— DATA SEGMENT —
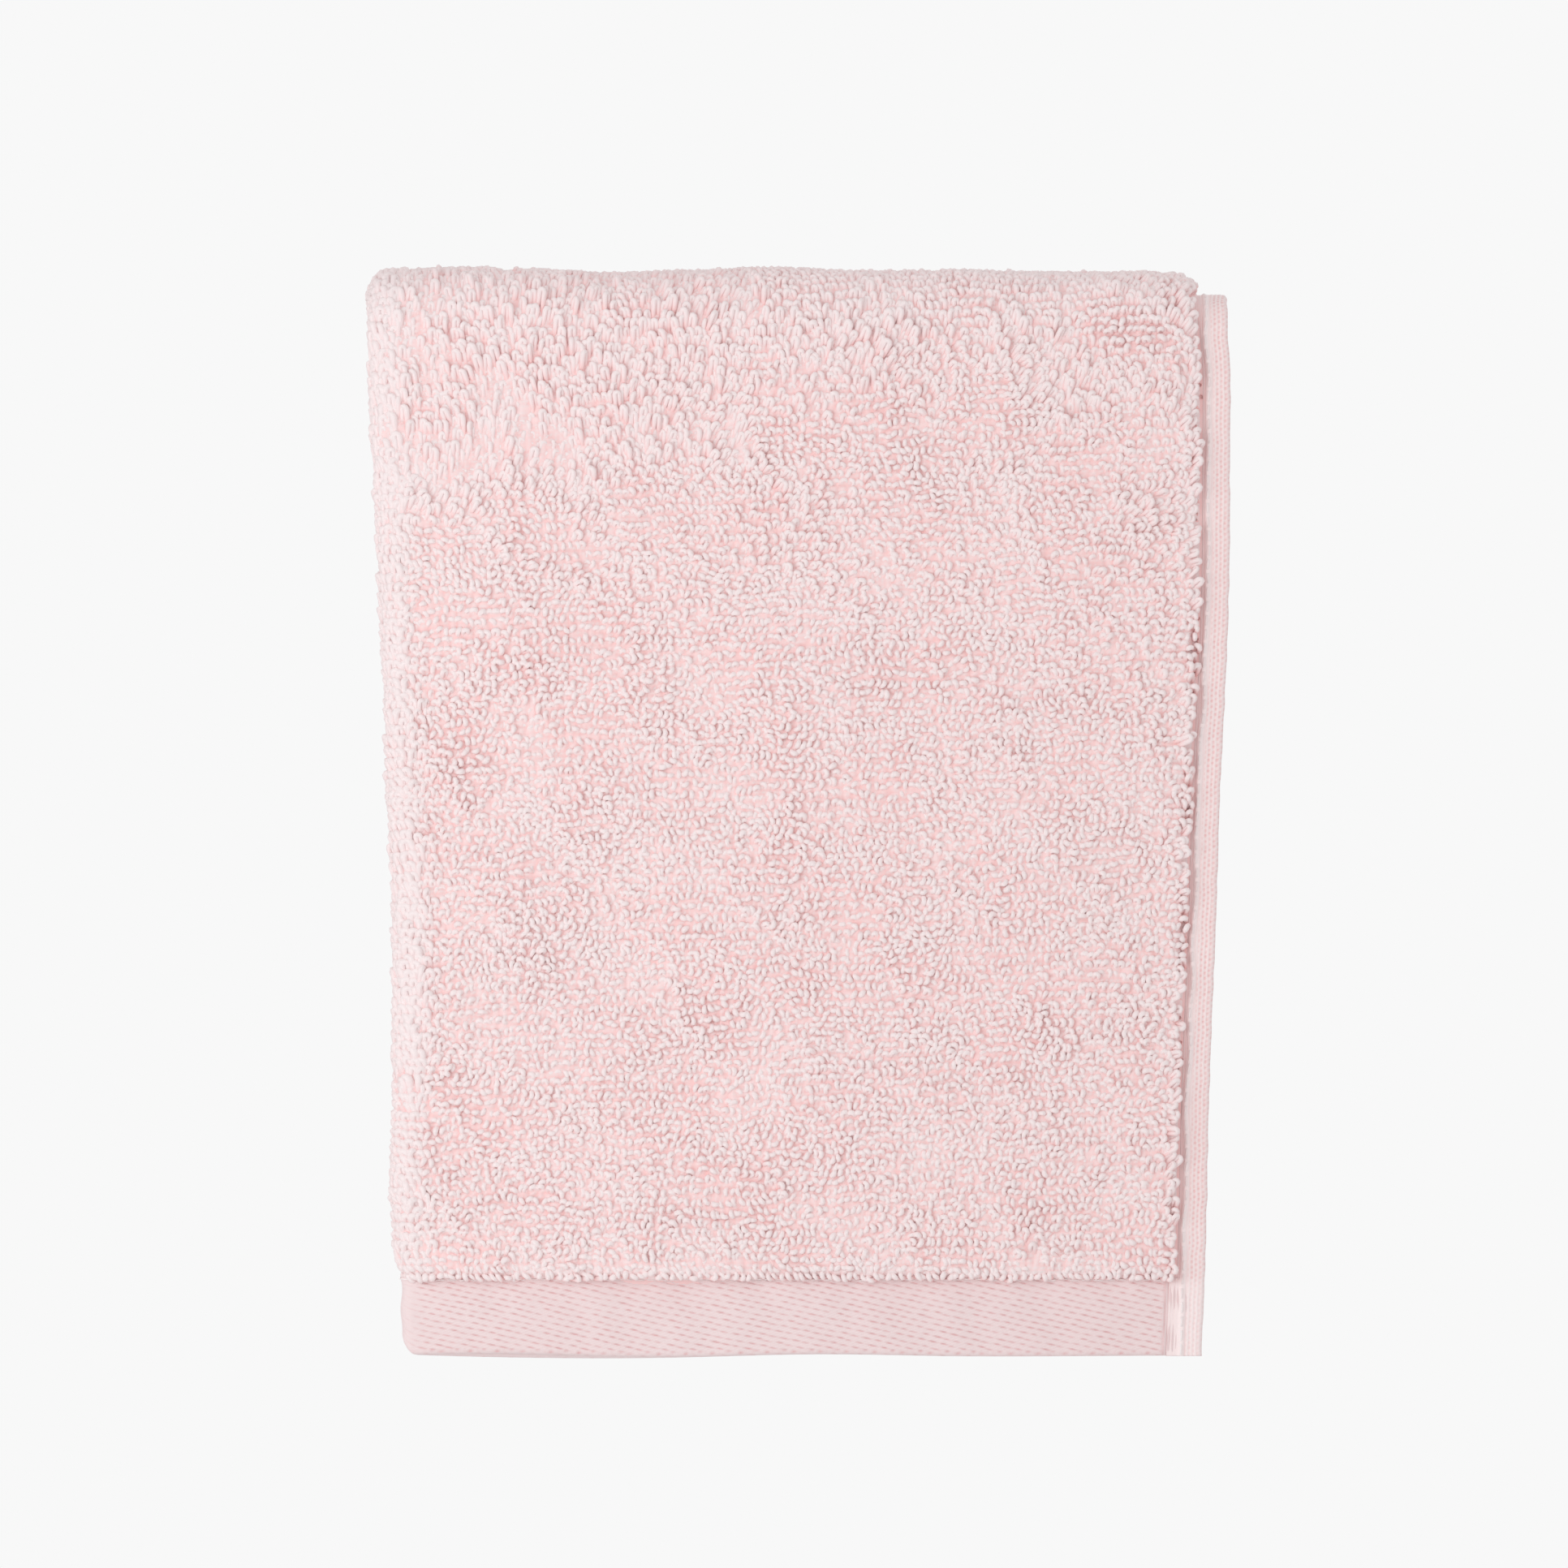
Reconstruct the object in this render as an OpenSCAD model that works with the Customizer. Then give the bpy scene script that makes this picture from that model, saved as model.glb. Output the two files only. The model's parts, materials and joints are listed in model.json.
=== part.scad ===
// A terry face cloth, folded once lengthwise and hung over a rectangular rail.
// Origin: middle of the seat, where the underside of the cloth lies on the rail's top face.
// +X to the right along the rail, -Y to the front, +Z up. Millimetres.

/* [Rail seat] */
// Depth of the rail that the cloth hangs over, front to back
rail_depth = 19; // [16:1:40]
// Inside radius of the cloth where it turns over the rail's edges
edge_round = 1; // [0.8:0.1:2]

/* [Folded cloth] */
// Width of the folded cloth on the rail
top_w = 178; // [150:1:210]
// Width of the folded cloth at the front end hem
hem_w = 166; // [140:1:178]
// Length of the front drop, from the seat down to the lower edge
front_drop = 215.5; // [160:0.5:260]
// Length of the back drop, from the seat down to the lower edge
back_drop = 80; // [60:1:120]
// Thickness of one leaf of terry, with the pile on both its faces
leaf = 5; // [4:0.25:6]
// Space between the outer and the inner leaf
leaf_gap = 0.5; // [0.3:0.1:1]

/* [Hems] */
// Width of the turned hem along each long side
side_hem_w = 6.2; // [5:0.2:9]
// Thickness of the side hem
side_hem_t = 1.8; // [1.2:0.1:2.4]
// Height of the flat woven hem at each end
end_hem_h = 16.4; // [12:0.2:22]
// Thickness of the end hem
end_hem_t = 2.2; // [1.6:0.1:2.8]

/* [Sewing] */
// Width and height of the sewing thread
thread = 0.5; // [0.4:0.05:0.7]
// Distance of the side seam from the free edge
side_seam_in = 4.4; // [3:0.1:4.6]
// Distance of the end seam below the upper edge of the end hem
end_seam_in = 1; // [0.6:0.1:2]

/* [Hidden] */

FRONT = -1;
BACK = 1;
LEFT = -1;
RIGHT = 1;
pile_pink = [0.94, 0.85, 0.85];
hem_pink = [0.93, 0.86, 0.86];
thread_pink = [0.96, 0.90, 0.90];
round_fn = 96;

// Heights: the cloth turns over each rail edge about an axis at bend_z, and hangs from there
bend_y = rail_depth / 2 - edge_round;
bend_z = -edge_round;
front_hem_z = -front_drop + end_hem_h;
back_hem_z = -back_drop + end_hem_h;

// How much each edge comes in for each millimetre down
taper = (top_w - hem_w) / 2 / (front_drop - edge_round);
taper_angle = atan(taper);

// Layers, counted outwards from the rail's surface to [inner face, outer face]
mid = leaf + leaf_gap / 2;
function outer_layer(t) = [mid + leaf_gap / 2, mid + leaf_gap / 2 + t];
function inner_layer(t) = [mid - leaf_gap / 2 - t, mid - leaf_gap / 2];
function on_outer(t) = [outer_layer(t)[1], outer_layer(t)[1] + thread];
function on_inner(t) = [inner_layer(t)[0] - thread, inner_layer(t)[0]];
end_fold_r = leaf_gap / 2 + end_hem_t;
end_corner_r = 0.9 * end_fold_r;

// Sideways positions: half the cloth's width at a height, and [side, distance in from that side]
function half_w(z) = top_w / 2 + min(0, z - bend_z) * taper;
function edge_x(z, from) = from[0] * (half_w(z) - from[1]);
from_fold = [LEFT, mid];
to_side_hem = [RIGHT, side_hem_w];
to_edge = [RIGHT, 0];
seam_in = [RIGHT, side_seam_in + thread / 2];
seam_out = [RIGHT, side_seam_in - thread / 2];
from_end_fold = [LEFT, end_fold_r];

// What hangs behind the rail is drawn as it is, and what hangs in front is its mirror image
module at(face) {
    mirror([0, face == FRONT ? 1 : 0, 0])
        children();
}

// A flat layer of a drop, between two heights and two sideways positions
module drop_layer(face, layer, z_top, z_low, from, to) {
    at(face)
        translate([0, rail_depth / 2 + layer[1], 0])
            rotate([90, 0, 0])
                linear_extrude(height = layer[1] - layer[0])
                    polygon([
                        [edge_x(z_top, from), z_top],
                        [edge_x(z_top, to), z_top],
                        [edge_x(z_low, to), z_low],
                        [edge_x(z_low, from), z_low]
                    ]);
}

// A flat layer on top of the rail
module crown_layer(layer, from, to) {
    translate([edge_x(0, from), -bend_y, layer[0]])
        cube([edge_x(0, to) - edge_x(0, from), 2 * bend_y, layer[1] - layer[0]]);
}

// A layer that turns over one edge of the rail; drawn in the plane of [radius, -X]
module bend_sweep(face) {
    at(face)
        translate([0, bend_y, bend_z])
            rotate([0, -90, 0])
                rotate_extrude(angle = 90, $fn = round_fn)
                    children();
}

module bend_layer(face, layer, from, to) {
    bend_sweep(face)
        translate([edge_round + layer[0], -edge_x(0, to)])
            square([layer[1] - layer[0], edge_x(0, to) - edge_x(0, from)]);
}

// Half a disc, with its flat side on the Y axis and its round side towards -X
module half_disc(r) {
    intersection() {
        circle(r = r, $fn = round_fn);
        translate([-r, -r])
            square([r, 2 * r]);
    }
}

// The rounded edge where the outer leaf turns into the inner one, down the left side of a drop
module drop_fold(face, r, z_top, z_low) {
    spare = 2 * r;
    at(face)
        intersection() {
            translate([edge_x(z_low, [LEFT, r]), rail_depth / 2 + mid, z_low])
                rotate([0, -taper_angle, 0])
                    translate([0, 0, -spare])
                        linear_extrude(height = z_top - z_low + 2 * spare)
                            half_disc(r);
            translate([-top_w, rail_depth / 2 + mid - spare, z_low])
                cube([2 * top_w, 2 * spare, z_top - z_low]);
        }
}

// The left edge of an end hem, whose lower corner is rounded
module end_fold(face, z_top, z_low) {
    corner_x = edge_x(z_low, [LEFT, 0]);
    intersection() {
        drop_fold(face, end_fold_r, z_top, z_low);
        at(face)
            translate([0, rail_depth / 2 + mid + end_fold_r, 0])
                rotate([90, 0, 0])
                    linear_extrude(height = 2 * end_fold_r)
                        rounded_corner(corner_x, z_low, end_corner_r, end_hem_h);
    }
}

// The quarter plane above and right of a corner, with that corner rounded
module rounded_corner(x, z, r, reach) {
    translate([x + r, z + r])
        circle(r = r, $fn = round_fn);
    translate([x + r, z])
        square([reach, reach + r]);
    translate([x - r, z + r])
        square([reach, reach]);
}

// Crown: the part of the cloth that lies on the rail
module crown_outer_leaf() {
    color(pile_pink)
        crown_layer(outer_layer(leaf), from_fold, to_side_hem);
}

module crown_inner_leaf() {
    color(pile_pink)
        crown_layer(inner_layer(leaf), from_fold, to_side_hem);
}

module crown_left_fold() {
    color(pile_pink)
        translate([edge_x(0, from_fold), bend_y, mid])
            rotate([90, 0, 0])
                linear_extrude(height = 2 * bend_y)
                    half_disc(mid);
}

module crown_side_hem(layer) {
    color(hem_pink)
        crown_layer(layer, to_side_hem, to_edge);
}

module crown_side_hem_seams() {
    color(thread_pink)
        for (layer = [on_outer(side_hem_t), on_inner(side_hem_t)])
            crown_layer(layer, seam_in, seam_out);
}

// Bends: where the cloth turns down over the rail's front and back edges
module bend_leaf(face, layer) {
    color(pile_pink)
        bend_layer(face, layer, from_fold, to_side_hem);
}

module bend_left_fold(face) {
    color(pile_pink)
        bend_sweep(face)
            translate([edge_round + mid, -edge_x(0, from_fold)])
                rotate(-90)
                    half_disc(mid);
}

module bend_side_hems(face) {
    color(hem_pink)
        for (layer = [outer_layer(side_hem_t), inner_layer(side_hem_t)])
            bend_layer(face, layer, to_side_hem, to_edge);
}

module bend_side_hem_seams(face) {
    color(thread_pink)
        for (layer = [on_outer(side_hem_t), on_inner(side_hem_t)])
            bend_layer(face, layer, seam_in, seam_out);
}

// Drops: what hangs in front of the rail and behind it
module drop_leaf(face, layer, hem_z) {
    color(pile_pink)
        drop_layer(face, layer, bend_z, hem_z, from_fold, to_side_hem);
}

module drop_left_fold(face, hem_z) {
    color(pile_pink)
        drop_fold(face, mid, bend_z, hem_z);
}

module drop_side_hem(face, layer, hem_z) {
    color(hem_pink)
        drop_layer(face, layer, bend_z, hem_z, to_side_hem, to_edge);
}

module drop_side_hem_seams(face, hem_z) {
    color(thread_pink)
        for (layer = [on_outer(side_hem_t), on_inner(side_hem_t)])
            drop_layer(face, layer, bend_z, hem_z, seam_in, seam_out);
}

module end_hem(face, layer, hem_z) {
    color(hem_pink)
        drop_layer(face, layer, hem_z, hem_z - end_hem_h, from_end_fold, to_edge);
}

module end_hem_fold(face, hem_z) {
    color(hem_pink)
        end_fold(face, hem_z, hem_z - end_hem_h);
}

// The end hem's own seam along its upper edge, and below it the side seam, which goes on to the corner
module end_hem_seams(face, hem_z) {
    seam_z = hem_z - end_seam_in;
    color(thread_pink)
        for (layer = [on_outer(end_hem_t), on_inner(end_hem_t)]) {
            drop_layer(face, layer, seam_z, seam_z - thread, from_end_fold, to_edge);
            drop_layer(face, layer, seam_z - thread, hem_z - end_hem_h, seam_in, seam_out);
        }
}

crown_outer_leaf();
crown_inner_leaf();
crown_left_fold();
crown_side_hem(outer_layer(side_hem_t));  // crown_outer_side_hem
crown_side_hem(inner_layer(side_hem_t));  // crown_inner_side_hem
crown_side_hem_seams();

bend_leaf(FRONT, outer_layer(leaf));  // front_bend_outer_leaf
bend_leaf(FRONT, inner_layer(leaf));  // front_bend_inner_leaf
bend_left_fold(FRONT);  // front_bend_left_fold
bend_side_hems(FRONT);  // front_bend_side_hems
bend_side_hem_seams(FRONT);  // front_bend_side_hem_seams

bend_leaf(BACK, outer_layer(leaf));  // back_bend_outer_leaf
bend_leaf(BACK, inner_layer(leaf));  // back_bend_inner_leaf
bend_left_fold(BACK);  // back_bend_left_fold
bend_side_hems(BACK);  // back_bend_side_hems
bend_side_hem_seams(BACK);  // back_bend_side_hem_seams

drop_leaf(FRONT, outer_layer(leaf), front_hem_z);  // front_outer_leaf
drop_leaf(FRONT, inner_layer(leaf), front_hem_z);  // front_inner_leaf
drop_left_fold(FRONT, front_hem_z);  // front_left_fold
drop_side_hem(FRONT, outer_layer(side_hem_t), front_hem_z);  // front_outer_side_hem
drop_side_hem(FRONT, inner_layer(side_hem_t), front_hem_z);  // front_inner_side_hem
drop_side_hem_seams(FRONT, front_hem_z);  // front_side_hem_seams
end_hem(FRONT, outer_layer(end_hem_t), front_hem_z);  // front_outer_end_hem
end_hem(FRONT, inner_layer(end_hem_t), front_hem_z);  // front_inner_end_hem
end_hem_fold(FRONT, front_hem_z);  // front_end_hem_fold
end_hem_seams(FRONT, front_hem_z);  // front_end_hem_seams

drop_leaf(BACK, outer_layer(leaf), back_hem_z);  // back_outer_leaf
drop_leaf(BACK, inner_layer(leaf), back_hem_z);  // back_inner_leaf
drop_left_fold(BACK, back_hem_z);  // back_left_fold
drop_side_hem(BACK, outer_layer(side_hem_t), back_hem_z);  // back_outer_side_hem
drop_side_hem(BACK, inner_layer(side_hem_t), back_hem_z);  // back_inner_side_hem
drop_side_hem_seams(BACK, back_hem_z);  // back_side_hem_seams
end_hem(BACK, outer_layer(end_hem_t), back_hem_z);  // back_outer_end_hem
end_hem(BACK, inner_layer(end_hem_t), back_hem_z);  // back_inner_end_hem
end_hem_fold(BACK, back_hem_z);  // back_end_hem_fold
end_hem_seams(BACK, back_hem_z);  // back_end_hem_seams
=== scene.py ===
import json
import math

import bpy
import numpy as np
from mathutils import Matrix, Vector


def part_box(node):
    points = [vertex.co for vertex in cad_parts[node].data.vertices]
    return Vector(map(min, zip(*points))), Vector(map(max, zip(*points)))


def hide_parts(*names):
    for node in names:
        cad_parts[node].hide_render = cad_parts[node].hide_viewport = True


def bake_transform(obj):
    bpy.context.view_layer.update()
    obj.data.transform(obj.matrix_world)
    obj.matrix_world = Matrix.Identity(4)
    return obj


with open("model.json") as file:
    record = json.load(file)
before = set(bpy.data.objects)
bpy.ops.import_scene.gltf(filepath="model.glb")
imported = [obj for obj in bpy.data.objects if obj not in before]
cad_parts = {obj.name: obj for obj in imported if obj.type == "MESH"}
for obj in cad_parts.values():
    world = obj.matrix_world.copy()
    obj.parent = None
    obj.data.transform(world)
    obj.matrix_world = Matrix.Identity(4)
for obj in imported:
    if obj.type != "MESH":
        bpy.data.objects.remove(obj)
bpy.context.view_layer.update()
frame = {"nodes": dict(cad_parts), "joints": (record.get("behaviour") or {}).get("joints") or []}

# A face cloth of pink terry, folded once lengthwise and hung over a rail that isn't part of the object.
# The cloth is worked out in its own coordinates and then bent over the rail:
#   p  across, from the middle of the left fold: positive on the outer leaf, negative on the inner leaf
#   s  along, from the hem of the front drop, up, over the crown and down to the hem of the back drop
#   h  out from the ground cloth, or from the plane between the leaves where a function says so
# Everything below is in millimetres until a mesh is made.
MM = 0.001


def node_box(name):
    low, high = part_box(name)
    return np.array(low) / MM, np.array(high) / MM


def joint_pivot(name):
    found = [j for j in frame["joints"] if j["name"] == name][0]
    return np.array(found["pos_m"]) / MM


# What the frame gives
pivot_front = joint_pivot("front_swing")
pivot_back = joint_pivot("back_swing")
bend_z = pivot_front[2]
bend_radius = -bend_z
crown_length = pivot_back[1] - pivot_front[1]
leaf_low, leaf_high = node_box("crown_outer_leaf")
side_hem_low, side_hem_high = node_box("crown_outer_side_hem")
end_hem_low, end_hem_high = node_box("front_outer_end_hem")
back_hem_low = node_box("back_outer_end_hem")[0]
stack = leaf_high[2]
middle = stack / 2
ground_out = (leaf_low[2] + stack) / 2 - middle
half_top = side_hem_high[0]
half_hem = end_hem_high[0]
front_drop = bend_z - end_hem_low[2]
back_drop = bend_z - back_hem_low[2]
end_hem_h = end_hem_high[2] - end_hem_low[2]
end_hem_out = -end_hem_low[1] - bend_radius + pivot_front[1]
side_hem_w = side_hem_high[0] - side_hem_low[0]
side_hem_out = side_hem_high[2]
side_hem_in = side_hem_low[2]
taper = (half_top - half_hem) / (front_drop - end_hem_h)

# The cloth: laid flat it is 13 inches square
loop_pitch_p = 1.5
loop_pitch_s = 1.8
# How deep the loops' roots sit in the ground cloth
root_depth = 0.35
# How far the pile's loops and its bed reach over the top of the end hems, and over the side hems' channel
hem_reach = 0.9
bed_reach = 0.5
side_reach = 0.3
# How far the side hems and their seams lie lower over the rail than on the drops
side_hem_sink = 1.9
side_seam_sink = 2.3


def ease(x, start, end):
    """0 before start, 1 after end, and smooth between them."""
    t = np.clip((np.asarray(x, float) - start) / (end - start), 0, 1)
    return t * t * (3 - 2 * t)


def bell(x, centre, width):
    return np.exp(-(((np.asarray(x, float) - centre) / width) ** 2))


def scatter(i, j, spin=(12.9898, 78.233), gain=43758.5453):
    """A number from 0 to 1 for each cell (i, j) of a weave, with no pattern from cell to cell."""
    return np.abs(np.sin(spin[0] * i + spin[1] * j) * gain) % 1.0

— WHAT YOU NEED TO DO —
Looking at the material above, please copy exactly every line from its first line through the line containing "edge_round = 1; // [0.8:0.1:2]", with both ends included and nothing else.

— RESPONSE TO THIS EXERCISE —
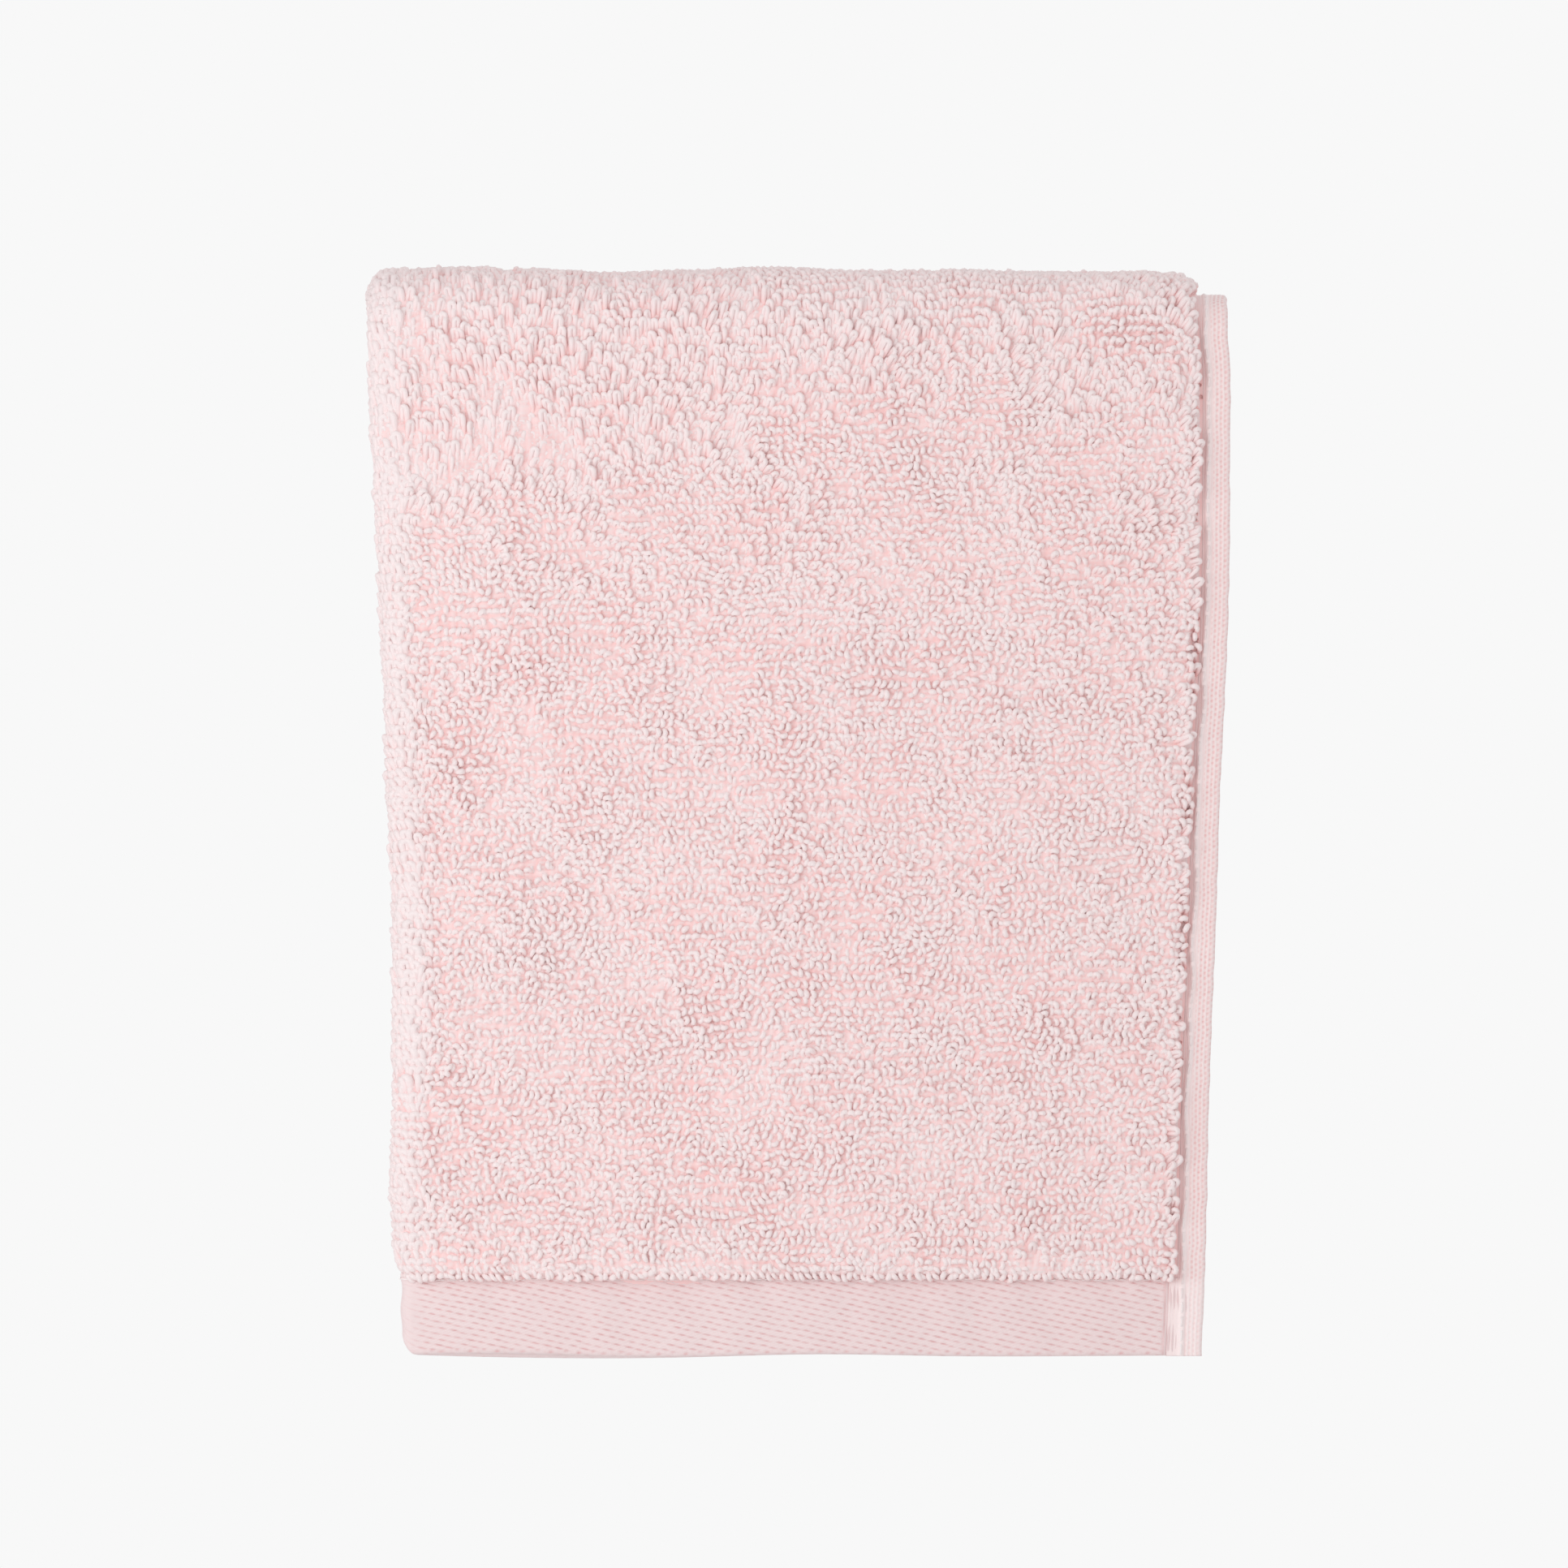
Reconstruct the object in this render as an OpenSCAD model that works with the Customizer. Then give the bpy scene script that makes this picture from that model, saved as model.glb. Output the two files only. The model's parts, materials and joints are listed in model.json.
=== part.scad ===
// A terry face cloth, folded once lengthwise and hung over a rectangular rail.
// Origin: middle of the seat, where the underside of the cloth lies on the rail's top face.
// +X to the right along the rail, -Y to the front, +Z up. Millimetres.

/* [Rail seat] */
// Depth of the rail that the cloth hangs over, front to back
rail_depth = 19; // [16:1:40]
// Inside radius of the cloth where it turns over the rail's edges
edge_round = 1; // [0.8:0.1:2]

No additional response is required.